Now we have the score – Greenspan=0, Deflation=1. We already should have known a central banker could overcome a global deflationary tidal wave, a necessary systemic cleansing to clear out the massive worthless debt obligations and allow for the restoration of new economic order. Leviticus shows that the Torah law planned for the eradication of debts every 50 years, the Jubliee, sustaining a society that prevented the few from owning the assets of the many. Our society indeed requires a new Jubilee, based on the same principle – that the accumulation of wealth by social and political power (think lobbyists for Citibank) must be mitigated by a legally-supported clearing of debts and land obligations to prevent debt (wage and mortgage) slavery. Jubilee goes further, preventing generational transfers of power and wealth without merit.

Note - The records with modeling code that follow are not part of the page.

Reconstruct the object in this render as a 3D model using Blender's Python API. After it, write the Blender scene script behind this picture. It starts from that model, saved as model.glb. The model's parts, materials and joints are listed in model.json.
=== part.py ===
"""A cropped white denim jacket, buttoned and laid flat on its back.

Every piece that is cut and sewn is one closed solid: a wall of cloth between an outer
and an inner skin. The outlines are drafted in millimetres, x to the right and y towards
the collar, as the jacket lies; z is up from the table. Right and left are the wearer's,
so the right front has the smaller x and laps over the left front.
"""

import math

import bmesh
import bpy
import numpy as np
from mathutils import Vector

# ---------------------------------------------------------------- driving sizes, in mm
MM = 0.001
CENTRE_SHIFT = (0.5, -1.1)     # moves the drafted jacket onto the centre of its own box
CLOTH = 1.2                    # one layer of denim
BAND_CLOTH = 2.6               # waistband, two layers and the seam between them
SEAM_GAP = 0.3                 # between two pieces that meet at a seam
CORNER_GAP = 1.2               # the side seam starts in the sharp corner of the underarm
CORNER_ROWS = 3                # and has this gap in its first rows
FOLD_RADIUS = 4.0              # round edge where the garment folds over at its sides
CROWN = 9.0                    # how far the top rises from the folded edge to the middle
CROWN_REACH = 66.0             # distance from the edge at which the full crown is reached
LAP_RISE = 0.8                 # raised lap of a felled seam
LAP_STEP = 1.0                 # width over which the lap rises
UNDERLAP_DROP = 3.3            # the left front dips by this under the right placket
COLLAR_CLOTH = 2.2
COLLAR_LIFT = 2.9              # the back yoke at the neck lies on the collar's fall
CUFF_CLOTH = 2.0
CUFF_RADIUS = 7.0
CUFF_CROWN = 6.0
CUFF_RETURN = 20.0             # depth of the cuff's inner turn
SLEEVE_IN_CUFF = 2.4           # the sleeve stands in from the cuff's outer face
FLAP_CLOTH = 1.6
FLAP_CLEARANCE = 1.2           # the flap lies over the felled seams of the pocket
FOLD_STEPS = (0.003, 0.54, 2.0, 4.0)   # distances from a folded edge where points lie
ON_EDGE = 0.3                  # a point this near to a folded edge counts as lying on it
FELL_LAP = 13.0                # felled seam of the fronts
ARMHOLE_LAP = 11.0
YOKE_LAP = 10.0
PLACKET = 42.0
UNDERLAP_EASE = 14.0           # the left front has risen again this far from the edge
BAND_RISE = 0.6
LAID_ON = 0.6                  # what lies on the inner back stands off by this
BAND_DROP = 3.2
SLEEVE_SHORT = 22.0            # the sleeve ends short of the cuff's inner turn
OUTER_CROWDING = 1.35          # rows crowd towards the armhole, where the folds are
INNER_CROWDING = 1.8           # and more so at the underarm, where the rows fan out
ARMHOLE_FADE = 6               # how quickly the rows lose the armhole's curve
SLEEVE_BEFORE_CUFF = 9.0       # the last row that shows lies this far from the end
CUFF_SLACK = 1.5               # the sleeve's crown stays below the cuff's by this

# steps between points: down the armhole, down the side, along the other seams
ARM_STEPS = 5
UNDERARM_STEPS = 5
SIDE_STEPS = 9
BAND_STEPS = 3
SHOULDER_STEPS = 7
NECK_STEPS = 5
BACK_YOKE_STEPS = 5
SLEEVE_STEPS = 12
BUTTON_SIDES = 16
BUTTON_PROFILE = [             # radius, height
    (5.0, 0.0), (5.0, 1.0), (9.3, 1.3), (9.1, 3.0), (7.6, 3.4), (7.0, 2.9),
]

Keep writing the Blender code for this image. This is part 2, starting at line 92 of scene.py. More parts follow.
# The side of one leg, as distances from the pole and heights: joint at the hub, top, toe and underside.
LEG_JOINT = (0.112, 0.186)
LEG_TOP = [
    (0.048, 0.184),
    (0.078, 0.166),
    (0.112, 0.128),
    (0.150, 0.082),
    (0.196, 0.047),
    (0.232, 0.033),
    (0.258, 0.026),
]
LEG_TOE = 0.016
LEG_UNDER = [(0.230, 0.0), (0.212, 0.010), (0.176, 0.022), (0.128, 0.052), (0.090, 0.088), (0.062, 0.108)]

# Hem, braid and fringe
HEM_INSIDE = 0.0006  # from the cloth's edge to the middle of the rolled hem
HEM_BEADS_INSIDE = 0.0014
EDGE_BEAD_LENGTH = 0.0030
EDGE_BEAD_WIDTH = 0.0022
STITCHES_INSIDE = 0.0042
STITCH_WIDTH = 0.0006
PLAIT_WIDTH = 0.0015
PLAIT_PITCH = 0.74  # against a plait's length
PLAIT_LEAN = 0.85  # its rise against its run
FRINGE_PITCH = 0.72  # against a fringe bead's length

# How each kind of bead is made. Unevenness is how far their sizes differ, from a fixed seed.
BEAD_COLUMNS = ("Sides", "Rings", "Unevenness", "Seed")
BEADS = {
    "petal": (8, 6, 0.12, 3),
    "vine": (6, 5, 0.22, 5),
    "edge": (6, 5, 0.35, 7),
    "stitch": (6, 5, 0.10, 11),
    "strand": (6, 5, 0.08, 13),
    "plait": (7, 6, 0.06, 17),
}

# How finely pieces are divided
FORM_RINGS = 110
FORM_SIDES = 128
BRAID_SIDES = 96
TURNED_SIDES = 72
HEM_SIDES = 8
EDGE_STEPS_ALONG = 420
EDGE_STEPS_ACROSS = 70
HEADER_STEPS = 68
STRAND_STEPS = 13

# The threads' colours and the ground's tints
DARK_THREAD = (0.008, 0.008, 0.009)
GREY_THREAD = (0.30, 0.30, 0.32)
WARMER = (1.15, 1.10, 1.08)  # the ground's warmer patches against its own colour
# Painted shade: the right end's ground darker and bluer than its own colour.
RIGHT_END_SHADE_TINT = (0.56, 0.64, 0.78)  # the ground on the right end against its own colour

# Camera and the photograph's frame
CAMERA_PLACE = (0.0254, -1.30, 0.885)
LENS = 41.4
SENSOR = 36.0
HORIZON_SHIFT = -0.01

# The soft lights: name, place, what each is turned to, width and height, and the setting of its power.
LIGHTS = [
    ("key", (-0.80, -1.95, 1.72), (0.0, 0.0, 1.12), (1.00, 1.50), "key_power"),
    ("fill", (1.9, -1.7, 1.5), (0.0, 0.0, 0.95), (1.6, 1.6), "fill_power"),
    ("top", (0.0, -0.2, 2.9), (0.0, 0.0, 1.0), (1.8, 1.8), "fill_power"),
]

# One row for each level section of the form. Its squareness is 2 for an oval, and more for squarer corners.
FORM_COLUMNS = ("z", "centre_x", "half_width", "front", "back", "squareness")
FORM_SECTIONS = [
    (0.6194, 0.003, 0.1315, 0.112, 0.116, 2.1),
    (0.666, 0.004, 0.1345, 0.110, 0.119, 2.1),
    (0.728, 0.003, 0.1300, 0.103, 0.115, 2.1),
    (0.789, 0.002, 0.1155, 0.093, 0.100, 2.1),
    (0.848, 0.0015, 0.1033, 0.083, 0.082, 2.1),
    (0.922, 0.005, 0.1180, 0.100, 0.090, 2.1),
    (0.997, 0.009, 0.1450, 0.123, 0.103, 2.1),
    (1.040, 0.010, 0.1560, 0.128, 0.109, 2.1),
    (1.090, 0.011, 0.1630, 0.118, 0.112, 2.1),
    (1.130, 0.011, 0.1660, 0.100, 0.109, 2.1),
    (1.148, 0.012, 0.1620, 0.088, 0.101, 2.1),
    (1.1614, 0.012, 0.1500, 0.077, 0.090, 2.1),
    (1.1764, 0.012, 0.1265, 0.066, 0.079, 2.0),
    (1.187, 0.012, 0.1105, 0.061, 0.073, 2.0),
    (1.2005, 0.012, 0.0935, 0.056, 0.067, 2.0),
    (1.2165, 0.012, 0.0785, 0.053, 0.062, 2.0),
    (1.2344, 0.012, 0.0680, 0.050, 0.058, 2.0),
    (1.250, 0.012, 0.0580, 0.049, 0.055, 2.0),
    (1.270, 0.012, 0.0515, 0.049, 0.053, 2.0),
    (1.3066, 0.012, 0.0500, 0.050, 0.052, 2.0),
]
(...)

We are at a critical point in our shared and understood histories to reimagine that economic scenario in the free-falling and flatlining globally interconnected economies happening today, and this year. The American Dream has turned into the American Daydream, and because it was a consumer-led daydream we took the rest of the world down with us. All of us had plenty of warning, from the Club of Rome’s (1970) Predicament of Mankind to the dire concerns of the 2000 market crash. Most of us did not use that time to prepare – so now we are faced with the need to redesign and radically transform our democratic, social, and commercial institutions – together, rapidly, in mid-air, while falling.